His portrait, entitled 'The Story of Balaclava told by one of the survivors (Thomas Allison)', was painted by Julia Beatrice Matthews (1862–1948) and was exhibited at the Royal Society of British Artists in 1894. The artist lived with her family in Richmond since at least 1881, exhibited from 1893 and later moved to Newlyn after her marriage.

==Personal life==
He married Sarah Wilton (b c1814, Isleworth) on 16 December 1856 at Hounslow Parish Church. The 11th had returned from Crimea in June that year. They were both residing in Hounslow at the time, possibly at the Cavalry Barracks, Hounslow. The regiment was then based in Canterbury but moved to Hounslow in March 1857. His wife died September 1892 and was buried in Richmond Old Burial Ground.

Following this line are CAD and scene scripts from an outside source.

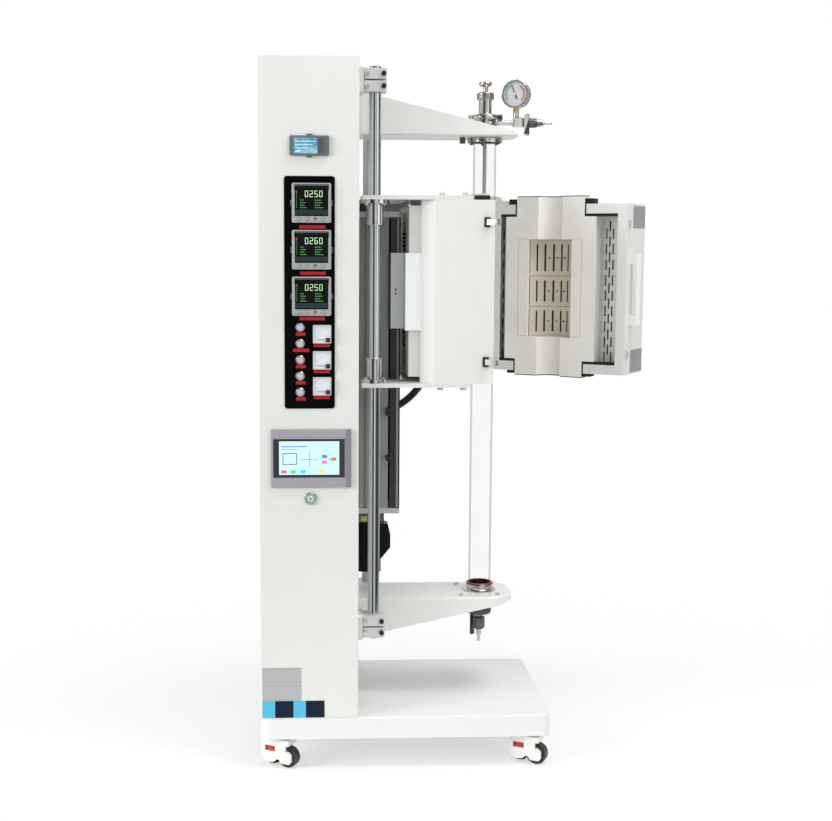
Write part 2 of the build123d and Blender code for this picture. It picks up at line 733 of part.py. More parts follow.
def rod_bearing(x, y, z, direction):
    """A flanged linear bearing, its flange on the plate at z."""
    bore = rod_diameter / 2 + running_gap
    end = bearing_length
    profile = Polyline((bore, 0), (bearing_flange_radius, 0), (bearing_flange_radius, bearing_flange),
                       (bearing_radius, bearing_flange), (bearing_radius, end - 1.5), (bearing_radius - 1.5, end),
                       (bore, end), close=True)
    solid = revolve(make_face(Plane.XZ * profile), Axis.Z, 360)
    for i in range(4):
        angle = radians(45 + 90 * i)
        x1 = bearing_bolt_radius * cos(angle)
        y1 = bearing_bolt_radius * sin(angle)
        solid += disc_z(x1, y1, bearing_flange, bearing_flange + 4.5, 4.8)
    if direction < 0:
        solid = Rot(180, 0, 0) * solid
    return Pos(x, y, z) * solid


def rod_bearings():
    solids = []
    for y in (rod_front_y, rod_rear_y):
        solids.append(rod_bearing(rod_x, y, furnace_top_z, -1))
        solids.append(rod_bearing(rod_x, y, furnace_bottom_z, 1))
    return group(*solids)


bracket_height = 194.0
bracket_sheet = 6.0
bracket_web_x = module_right_x + 5.0
slider_reach = 18.0


def lift_bracket():
    z0 = furnace_center_z - bracket_height / 2
    z1 = furnace_center_z + bracket_height / 2
    gap = 0.5
    slider = block(module_gap_x + gap, module_cover_x - gap, module_front_y - slider_reach,
                   module_rear_y + slider_reach, z0, z1)
    slider += block(module_cover_x - gap, module_right_x - 12, module_front_y + 12, module_rear_y - 12, z0, z1)
    solids = [slider]
    web = block(bracket_web_x, bracket_web_x + bracket_sheet, furnace_front_y + 34, furnace_rear_y - 34, z0, z1)
    for sign in (-1, 1):
        y_in = tube_y + sign * (module_width / 2 + slider_reach - bracket_sheet)
        y_out = tube_y + sign * (module_width / 2 + slider_reach)
        web += block(module_cover_x - gap, bracket_web_x + 1, min(y_in, y_out), max(y_in, y_out), z0, z1)
        leg_in = tube_y + sign * (furnace_depth / 2 - 34 - bracket_sheet)
        leg_out = tube_y + sign * (furnace_depth / 2 - 34)
        web += block(bracket_web_x + bracket_sheet - 1, furnace_left_x, min(leg_in, leg_out), max(leg_in, leg_out),
                     z0, z1)
    solids.append(web)
    return group(*solids)


# Furnace halves: the same folded case, mirrored about the split plane
def half_outline(inset=0.0):
    w = half_width - inset
    d = furnace_depth / 2 - inset
    c = furnace_chamfer - inset * (2 - 2 ** 0.5)
    return [(0, -d), (-w + c, -d), (-w, -d + c), (-w, d - c), (-w + c, d), (0, d)]


def half_shell(hinge_side):
    """A half with the split plane at X 0 and the tube axis at the origin; its hinge is on the given side."""
    solid = prism(half_outline(), furnace_bottom_z, furnace_top_z)
    solid = fillet(solid.edges().filter_by(Axis.Z).group_by(Axis.X)[0], 3.0)
    s = furnace_sheet
    inner = prism(half_outline(s), furnace_bottom_z + s, furnace_top_z - s)
    inner = inner & block(-half_width, -s, -furnace_depth, furnace_depth, 0, 2000)
    solid -= inner
    near = -hinge_side * (furnace_depth / 2 - rim_width)
    far = hinge_side * (furnace_depth / 2 - hinge_rim_width)
    solid -= block(-3 * s, 1, min(near, far), max(near, far), furnace_bottom_z + rim_width, furnace_top_z - rim_width)
    for z0, z1 in ((furnace_bottom_z - 1, furnace_bottom_z + rim_width + 1),
                   (furnace_top_z - rim_width - 1, furnace_top_z + 1)):
        solid -= block(-collar_depth - 2, 1, -collar_half - 2, collar_half + 2, z0, z1)
    return solid


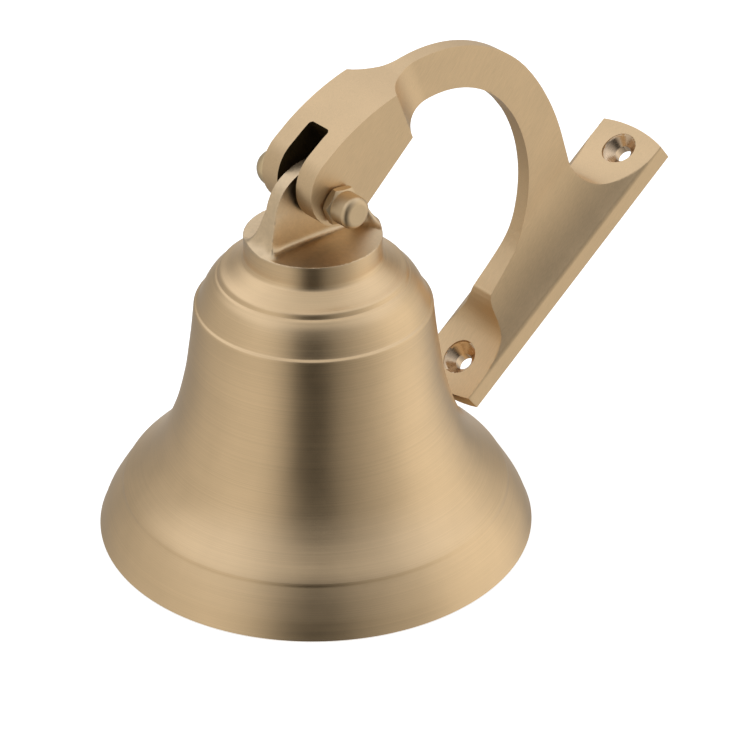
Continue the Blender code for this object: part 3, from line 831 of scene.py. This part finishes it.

Allistone died from the 'decay of old age' on 27 October 1896, at Hickey's Almshouses; Charlotte Durham, his niece, was present and registered his death.

==Funeral==
The funeral service took place at Hickey's Almshouses chapel attended by the inmates. His coffin was then given a military funeral and carried by six members of the Scots Greys from Hounslow and placed on a gun-carriage, covered with the Union Jack, his medals and wreaths. The funeral was attended by Sir Charles and Lady Rugge-Price; he was Deputy Lieutenant for Surrey and a Justice of the Peace. Allistone was buried in a common grave in Richmond Cemetery.